I like to get the opinions of those that have invested a lot of time in learning more than one editor.

I was curions if maybe I was missing something as sshing into my FQ server and editing away is something I'd only do in an emergency.

On Windows:

I literally believe I've tried everything imaginable, then some.

The BEST solution for someone that wants to edit their remote site live and use VIM or e-macs is to get one of the shareware programs that maps a virtual drive on your win machine to an ftp directory on your site. (vim and emacs on windows doesn't have any sort of sane ftp support that I could uncover)

I used FTPNetDrive (if memory serves) -- My site was basically mapped to the "e" drive in windows.  I could then open and write to the site just like I was using VIM on the FQ server, only no fear of losing connection, waiting 10 minutes for what I typed to appear, etc.

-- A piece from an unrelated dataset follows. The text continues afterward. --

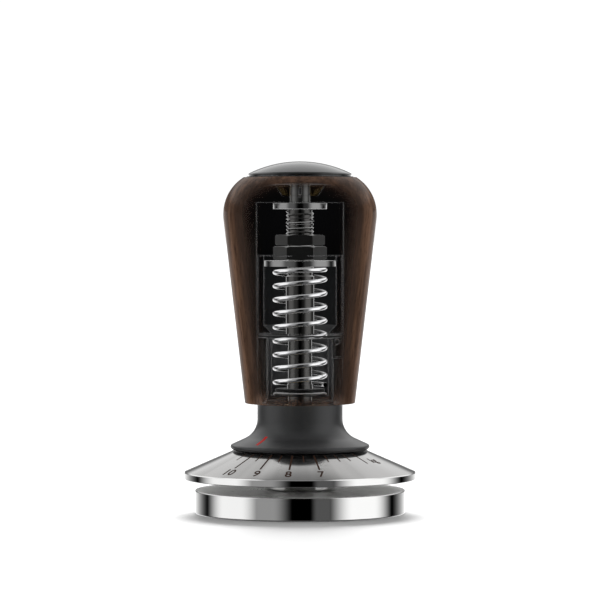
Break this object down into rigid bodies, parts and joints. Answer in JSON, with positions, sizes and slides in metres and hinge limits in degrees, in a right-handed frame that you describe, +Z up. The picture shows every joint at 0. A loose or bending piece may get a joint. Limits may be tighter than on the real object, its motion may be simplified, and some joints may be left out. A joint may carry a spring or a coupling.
{
  "type": "espresso tamper",
  "caption": "Espresso tamper: flat steel tamping base, conical steel dial skirt, dark flared collar and turned wooden handle with a preloaded spring inside.",
  "frame": {"origin": "centre of the flat tamping face, the lowest point of the part", "axes": "+Z up the tamper's own axis to the cap, +X to the right when the dial's low numbers face the user, -Y towards the user"},
  "size_m": [0.0644, 0.0644, 0.0977],
  "materials": {
    "polished_steel": "mirror polished stainless steel",
    "satin_steel": "fine turned satin stainless steel",
    "spring_steel": "bright drawn spring wire and bright washers",
    "black_oxide": "black oxide steel, semi-gloss",
    "dark_anodised": "dark grey satin anodised aluminium",
    "black_plastic": "matt black acetal",
    "gloss_black": "high gloss black",
    "brass": "turned brass",
    "dark_walnut": "oiled dark walnut, straight grain"
  },
  "bodies": {
    "base": {"tamping_base": "polished_steel", "piston_stem": "polished_steel", "spring_cup": "dark_anodised", "spring_seat": "spring_steel", "thrust_washer": "black_plastic", "guide_bush": "brass", "compression_spring": "spring_steel"},
    "dial": {"dial_skirt": "satin_steel", "dial_slip_ring": "black_plastic", "dial_snap_ring": "spring_steel"},
    "handle": {"collar": "dark_anodised", "detent_ball": "spring_steel", "detent_leaf": "spring_steel", "wooden_handle": "dark_walnut", "cap_dome": "gloss_black", "cap_disc": "dark_anodised", "cap_screw": "black_oxide", "cap_key": "black_oxide", "centring_cone": "brass", "flange_washer": "black_oxide", "threaded_rod": "black_oxide", "rod_sleeve": "black_plastic", "slip_washer": "black_plastic"},
    "preload_nuts": {"spring_plate": "dark_anodised", "adjusting_nut": "black_oxide", "lock_nut": "black_oxide"}
  },
  "joints": [
    {"name": "press", "type": "slide", "parent": "base", "child": "dial", "axis": [0, 0, -1], "range_m": [0, 0.0027], "stiffness_N_per_m": 8000, "springref_m": -0.012, "deforming": ["compression_spring"]},
    {"name": "set_turn", "type": "hinge", "parent": "dial", "child": "handle", "pos_m": [0, 0, 0], "axis": [0, 0, 1], "range_deg": [-9, 90]},
    {"name": "nut_shift", "type": "slide", "parent": "dial", "child": "preload_nuts", "axis": [0, 0, -1], "range_m": [-0.000251, 0.000026], "deforming": ["compression_spring"]}
  ],
  "couplings": [
    {"joint": "nut_shift", "follows": "set_turn", "m_per_rad": -0.00015915}
  ]
}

Of all the windows editors I've used, there is one that is literally heads and shoulders above the rest:

Visual Slick Edit.

I've heard the Linux version is horrid, but this one stands heads and shoulders above the rest.  In this case, it isn't a holy war of which editor one prefers, Visual Slick Edit Pro is just simply the best windows based text editor I've seen.

Its also expensive.

At the end of the day, I paid 39 bucks to use UltraEdit and sometimes if I get fed up its HTMLKit.

Still, I feel like there is some hidden, undeniable beauty in Emacs -- if I could just find it, grasp it and learn to love it I wouldn't feel so left out when people go to war over which editor is the best.

In any event, I agree that Linux In a Nutshell is a great reference for Emacs and I appreciate you sharing your thoughts on jed, Emacs, et al.